More precisely, the vector of features (used in the X features matrix) is built from the values of the measurements over the previously defined time interval with some under-sampling consisting in taking one value over nJump values. Namely when nJump=1 all the measurements are used while when nJump=5 only the fifth of the instantes are considered.

Based on the precious definitions, the features vector and the label to be identified are schematically shown in the figure below.

Description

This is the main file containing the dictionary of the dataset the can be used as a benchmark for nonlinear state estimators design via Machine Learning.

The file contains a dictionary that can be acceded by using the pickle.load command:

import pickle 
data = pickle.load(open('data.pkl', 'rb')

The list of keys of the data dictionary is the following:

[('etc', 0.0, 'x2'),
 ('etc', 0.0, 'x3'),
 ('etc', 0.05, 'x2'),
 ('etc', 0.05, 'x3'),
 ('etc', 0.1, 'x2'),
 ('etc', 0.1, 'x3'),
 ('lorentz', 0.0, 'x2'),
 ('lorentz', 0.0, 'x3'),
 ('lorentz', 0.05, 'x2'),
 ('lorentz', 0.05, 'x3'),
 ('lorentz', 0.1, 'x2'),
 ('lorentz', 0.1, 'x3')]

Where each key is a triplet of values representing

  • The system being considered: Possible values art etc or lorentz
  • The relative standard deviation of the system’s parameters: Possible values are 0, 0.05 or 0.1
  • The state component to be estimated: Possible values are x2 or x3.

Notice that the noise level can be chosen and the corresponding noise added to the features matrices.

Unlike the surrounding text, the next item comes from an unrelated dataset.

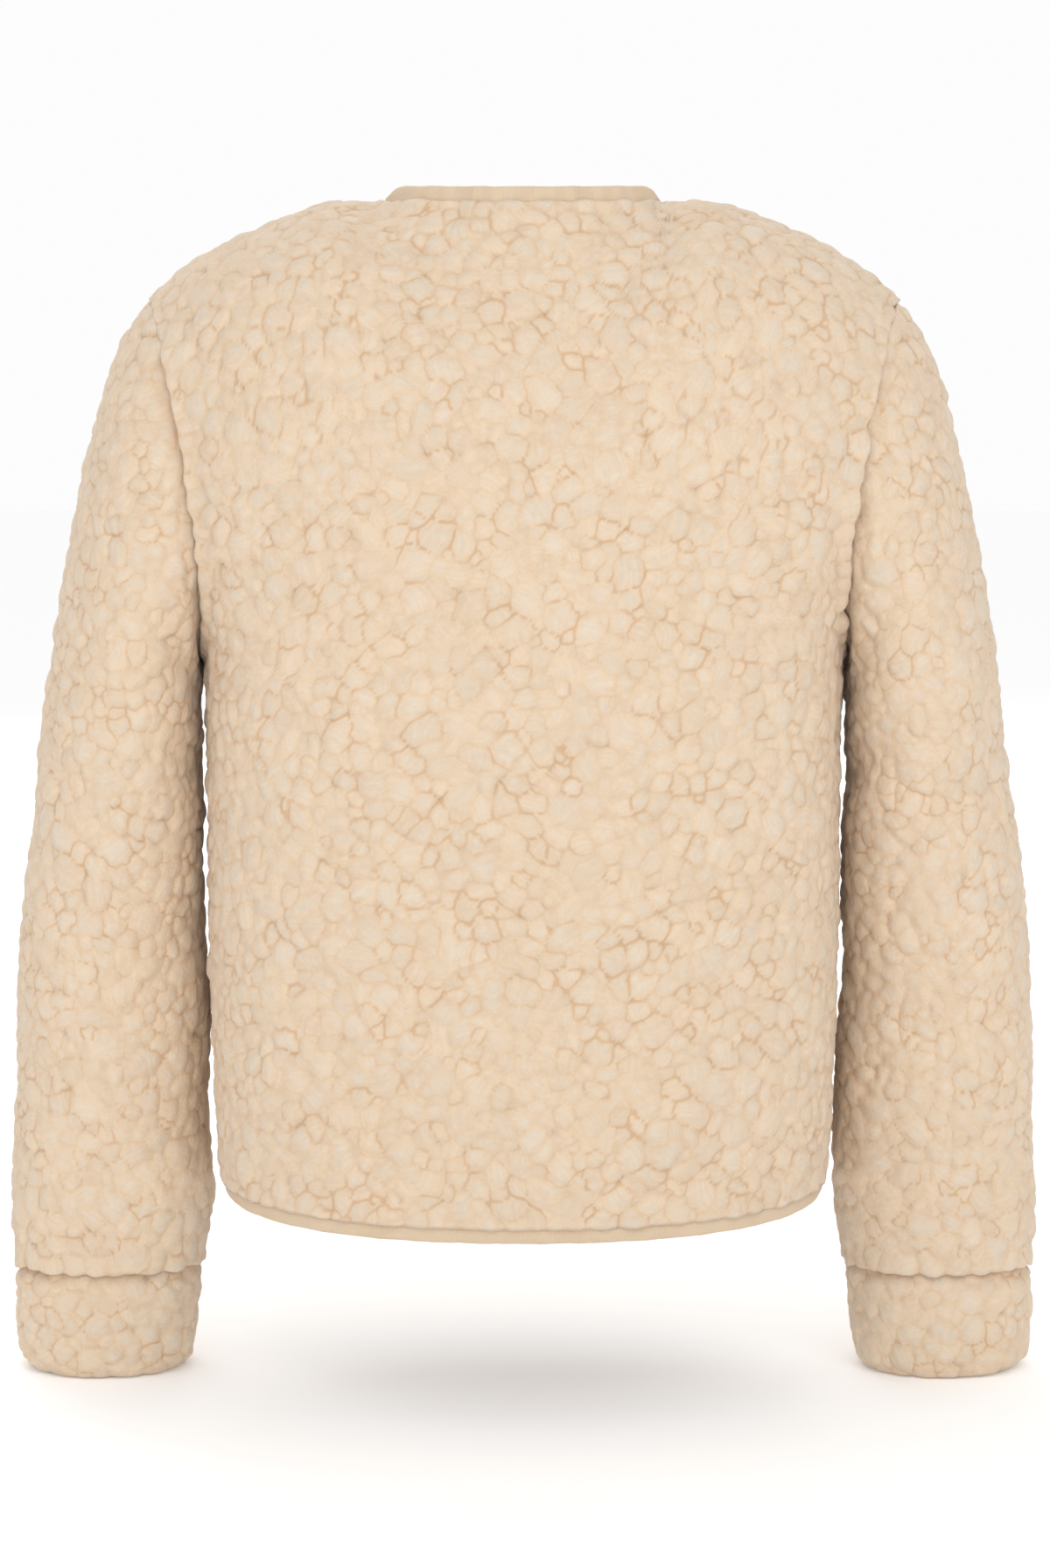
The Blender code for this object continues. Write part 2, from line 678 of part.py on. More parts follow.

Once a key k is chosen among the above mentioned list, the corresponding value data[k] is again a dictionary enabling to access the (X,y) paires for training and test, namely:

data[k].Xtrain, data[k].Xtest, data[k].ytrain, data[k].ytest

Finally, in order to grasp an idea regarding the size of the datasets, the following script is used:

print(data[('etc', 0.0, 'x2')]['Xtrain'].shape)
print(data[('etc', 0.0, 'x2')]['Xtest'].shape)
print(data[('lorentz', 0.0, 'x2')]['Xtrain'].shape)
print(data[('lorentz', 0.0, 'x2')]['Xtest'].shape)

which produces the following results:

(136000, 30) (136000, 30) (44000, 5) (44000, 5)